Palmer joined the faculty of Hampton Institute. He died in 1950, "of a broken heart," his son Lutrelle F. Palmer Jr. writes in a forward to his sister’s book. Roles went to work for Warwick County. When the county and city consolidated in 1958, she rejoined the Newport News school system, where she taught elementary school until her retirement in 1973.

Palmer Elementary School, just off Oyster Point Road, was dedicated in May 1972, the end of the first year of court-ordered busing for Newport News Public Schools. In 1974, in the days before elected school boards (Newport News first elected board members in 1994), Dorothy Roles Watkins was appointed to the School Board, on which she served until her death later that year.

The Dorothy R. Watkins Educational Center was dedicated in June 1976. Watkins’ sister, Emma Potts, told a reporter then that Roles saw the lawsuit as "just a thing that had to be done, and she did it." The facility off Bruton Avenue between Harpersville Road and J. Clyde Morris Blvd. has had varied uses over the years. Today, it is a preschool.

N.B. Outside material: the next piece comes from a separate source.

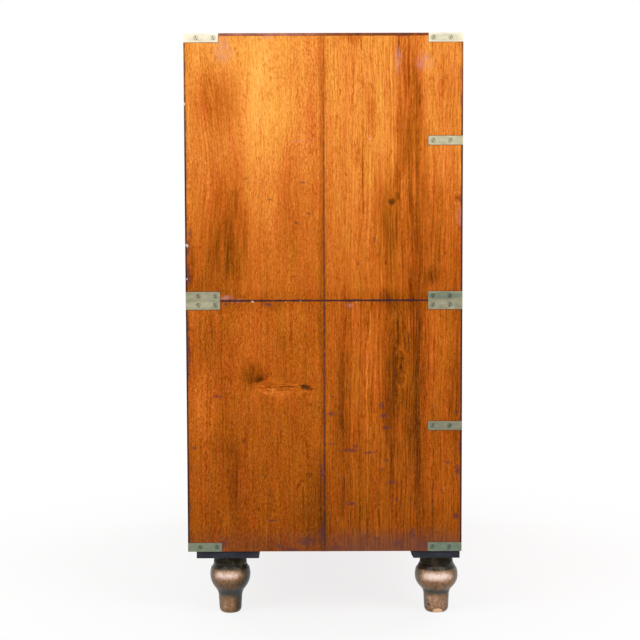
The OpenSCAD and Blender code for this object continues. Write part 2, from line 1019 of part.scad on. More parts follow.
top_board(LOWER);  // lower_top_board
side(LOWER, -1);  // lower_left_side
side(LOWER, 1);  // lower_right_side
bottom_board(LOWER);  // lower_bottom_board
back_panel(LOWER);  // lower_back_panel
drawer_rail(LOWER);  // lower_drawer_rail
dust_board(LOWER);  // lower_dust_board
drawer_stops(LOWER);  // lower_drawer_stops
brass_straps(LOWER);  // lower_brass_straps
strap_screws(LOWER);  // lower_strap_screws
locating_pegs();
foot_blocks();
top_board(UPPER);  // upper_top_board
side(UPPER, -1);  // upper_left_side
side(UPPER, 1);  // upper_right_side
bottom_board(UPPER);  // upper_bottom_board
back_panel(UPPER);  // upper_back_panel
drawer_rail(UPPER);  // upper_drawer_rail
dust_board(UPPER);  // upper_dust_board
divider();  // short_drawer_divider
drawer_stops(UPPER);  // upper_drawer_stops
brass_straps(UPPER);  // upper_brass_straps
strap_screws(UPPER);  // upper_strap_screws
front_foot(-1);  // front_left_foot
front_foot(1);  // front_right_foot
rear_foot(-1);  // rear_left_foot
rear_foot(1);  // rear_right_foot
drawer_front(TOP_LEFT);  // top_left_drawer_front
drawer_box(TOP_LEFT);  // top_left_drawer_box
pull_plates(TOP_LEFT);  // top_left_pull_plate
bail(TOP_LEFT, 1);  // top_left_bail
lock(TOP_LEFT);  // top_left_lock
lock_bolt(TOP_LEFT);  // top_left_lock_bolt
drawer_front(TOP_RIGHT);  // top_right_drawer_front
drawer_box(TOP_RIGHT);  // top_right_drawer_box
pull_plates(TOP_RIGHT);  // top_right_pull_plate
bail(TOP_RIGHT, 1);  // top_right_bail
lock(TOP_RIGHT);  // top_right_lock
lock_bolt(TOP_RIGHT);  // top_right_lock_bolt
drawer_front(SECOND);  // second_drawer_front
drawer_box(SECOND);  // second_drawer_box
pull_plates(SECOND);  // second_pull_plates
bail(SECOND, -1);  // second_left_bail
bail(SECOND, 1);  // second_right_bail
lock(SECOND);  // second_lock
lock_bolt(SECOND);  // second_lock_bolt
drawer_front(THIRD);  // third_drawer_front
drawer_box(THIRD);  // third_drawer_box
pull_plates(THIRD);  // third_pull_plates
bail(THIRD, -1);  // third_left_bail
bail(THIRD, 1);  // third_right_bail
lock(THIRD);  // third_lock
lock_bolt(THIRD);  // third_lock_bolt
drawer_front(BOTTOM);  // bottom_drawer_front
drawer_box(BOTTOM);  // bottom_drawer_box
pull_plates(BOTTOM);  // bottom_pull_plates
bail(BOTTOM, -1);  // bottom_left_bail
bail(BOTTOM, 1);  // bottom_right_bail
lock(BOTTOM);  // bottom_lock
lock_bolt(BOTTOM);  // bottom_lock_bolt
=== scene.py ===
"""Looks of a campaign chest: two stacked sections of polished teak with brasses let in flush.

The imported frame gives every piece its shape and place. This script rounds the edges, gives the
boards, brasses, screws and feet their finishes, and sets the camera, the lamps and the floor.
Lengths are in metres. +Z is up, -Y is the front, and the camera looks at the left end (-X).
"""

import math
from functools import partialmethod, reduce

import bpy
from mathutils import Matrix, Vector


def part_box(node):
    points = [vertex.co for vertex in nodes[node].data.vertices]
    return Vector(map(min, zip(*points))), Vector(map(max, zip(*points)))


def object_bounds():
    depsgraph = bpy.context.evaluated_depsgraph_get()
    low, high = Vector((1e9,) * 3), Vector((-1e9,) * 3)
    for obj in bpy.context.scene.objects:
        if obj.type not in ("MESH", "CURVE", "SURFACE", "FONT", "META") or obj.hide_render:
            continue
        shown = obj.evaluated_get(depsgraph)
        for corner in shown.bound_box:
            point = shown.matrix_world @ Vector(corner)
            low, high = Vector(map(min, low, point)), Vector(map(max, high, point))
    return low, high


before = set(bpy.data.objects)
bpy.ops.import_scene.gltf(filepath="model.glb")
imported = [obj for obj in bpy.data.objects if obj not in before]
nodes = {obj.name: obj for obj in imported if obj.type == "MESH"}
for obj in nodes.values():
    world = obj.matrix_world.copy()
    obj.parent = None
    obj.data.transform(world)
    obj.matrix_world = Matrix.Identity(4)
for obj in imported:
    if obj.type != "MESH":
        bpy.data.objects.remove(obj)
cad_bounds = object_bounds()
mm = 0.001
X, Y, Z = range(3)

# ---- Places that the finishes need, from the frame ----


def box_middle(name):
    low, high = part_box(name)
    return (low + high) / 2


upper_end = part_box("upper_left_side")
lower_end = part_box("lower_left_side")
LEFT_X = upper_end[0].x
FRONT_Y = upper_end[0].y
BACK_Y = upper_end[1].y
CASE_TOP = cad_bounds[1].z
LAP_Z = upper_end[1].z
SEAM_Z = upper_end[0].z
CASE_BASE = lower_end[0].z
RAIL_HEIGHTS = [box_middle(f"{section}_drawer_rail").z for section in ("upper", "lower")]
STRAP_W = 16.5 * mm
STRAP_L = 63 * mm
STRAP_HEIGHTS = (
    CASE_TOP - STRAP_W / 2, SEAM_Z + STRAP_W / 2, SEAM_Z - STRAP_W / 2, CASE_BASE + STRAP_W / 2,
    *RAIL_HEIGHTS,
)
SCREW_R = 4 * mm
SCREW_PLACES = (STRAP_L - 8.5 * mm, 23 * mm)
BACK_BOARDS = 3
NAIL_INSET = 12 * mm


# ---- Node trees ----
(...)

In addition to Palmer and Roles, five other black educators were denied reappointment in May of 1943. They were: Principal T. Roger Thompson of Booker T. Washington Elementary School, J. Rupert Picott of Dunbar Elementary School and Huntington High teachers Eric Epps, James W. Ivy, and Ethel Pannell. Dorsey C. Pleasants, School Board chairman, said, "The board saw fit not to reappoint them for the benefit of the school system." Lucas writes that collectively they had more than 80 years of education experience. Epps was a first-year teacher. Saunders Elementary School is named for Joseph H. Saunders.